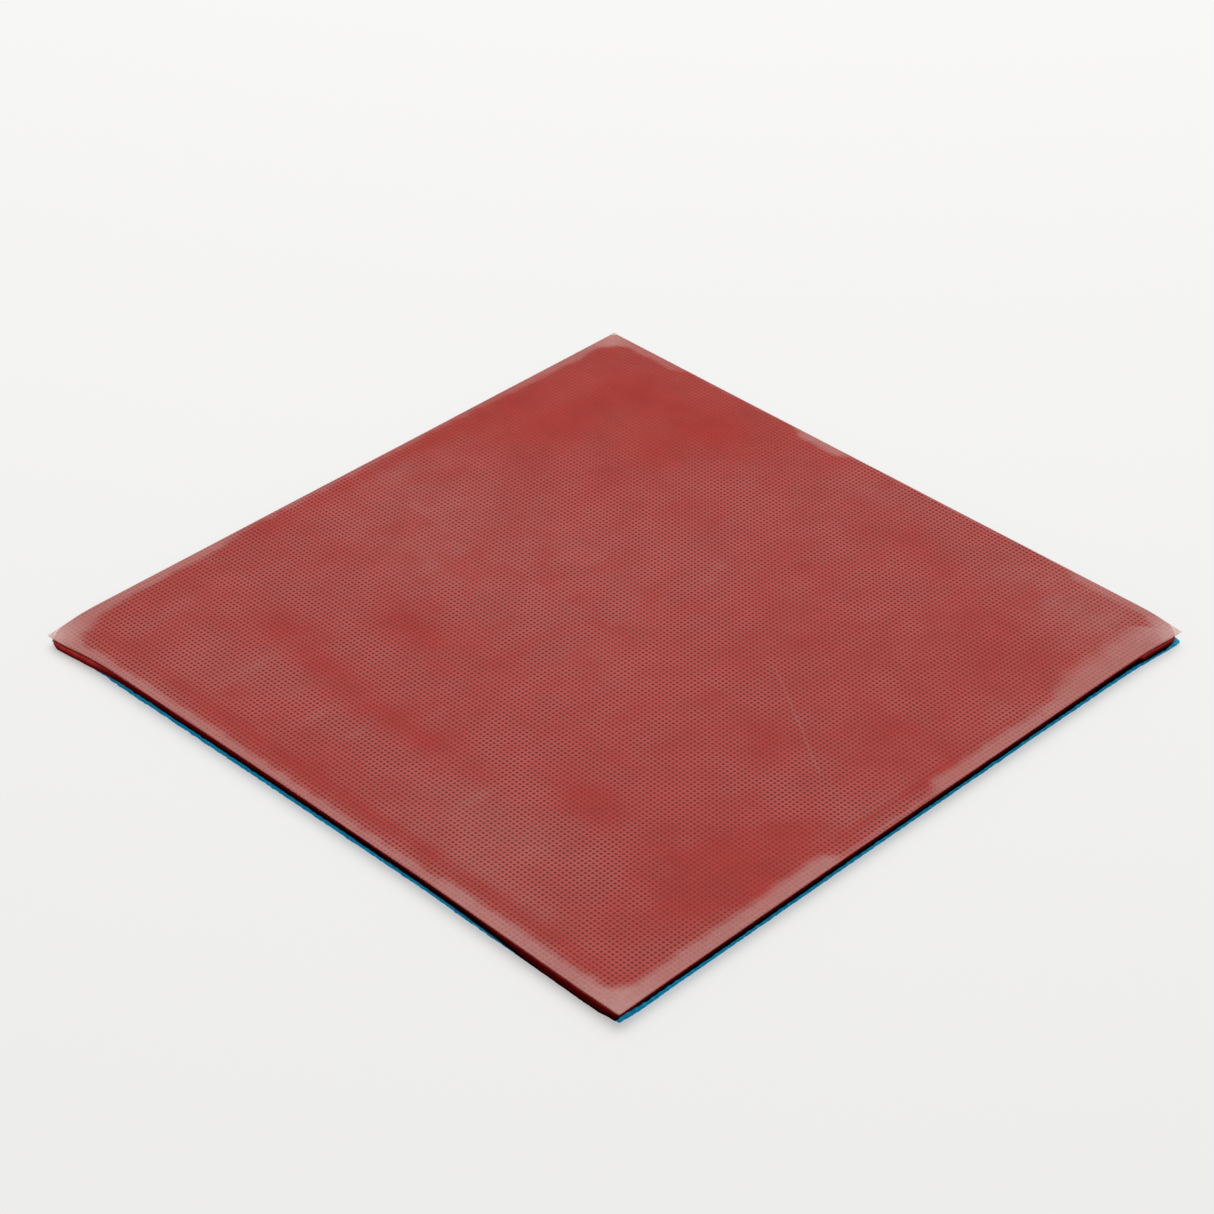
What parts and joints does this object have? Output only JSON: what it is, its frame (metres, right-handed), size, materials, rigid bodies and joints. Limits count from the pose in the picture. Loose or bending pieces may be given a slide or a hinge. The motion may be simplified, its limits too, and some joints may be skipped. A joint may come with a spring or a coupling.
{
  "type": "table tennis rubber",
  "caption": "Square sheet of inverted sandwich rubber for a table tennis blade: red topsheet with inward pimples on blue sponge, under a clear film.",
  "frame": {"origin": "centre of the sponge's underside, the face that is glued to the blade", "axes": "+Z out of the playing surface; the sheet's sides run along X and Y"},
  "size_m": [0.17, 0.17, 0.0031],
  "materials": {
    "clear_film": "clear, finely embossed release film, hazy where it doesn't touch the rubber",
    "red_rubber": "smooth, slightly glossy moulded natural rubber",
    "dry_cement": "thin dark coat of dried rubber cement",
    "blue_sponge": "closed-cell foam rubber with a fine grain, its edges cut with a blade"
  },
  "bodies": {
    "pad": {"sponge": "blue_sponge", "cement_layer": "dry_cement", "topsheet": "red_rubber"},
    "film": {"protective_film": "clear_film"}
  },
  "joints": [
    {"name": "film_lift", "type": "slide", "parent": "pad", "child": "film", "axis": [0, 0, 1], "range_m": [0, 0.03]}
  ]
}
---
• **Work instructions**
Search the listing for the word "bodies" and return each line that holds it.

• **Answer to the exercise**
What parts and joints does this object have? Output only JSON: what it is, its frame (metres, right-handed), size, materials, rigid bodies and joints. Limits count from the pose in the picture. Loose or bending pieces may be given a slide or a hinge. The motion may be simplified, its limits too, and some joints may be skipped. A joint may come with a spring or a coupling.
  "bodies": {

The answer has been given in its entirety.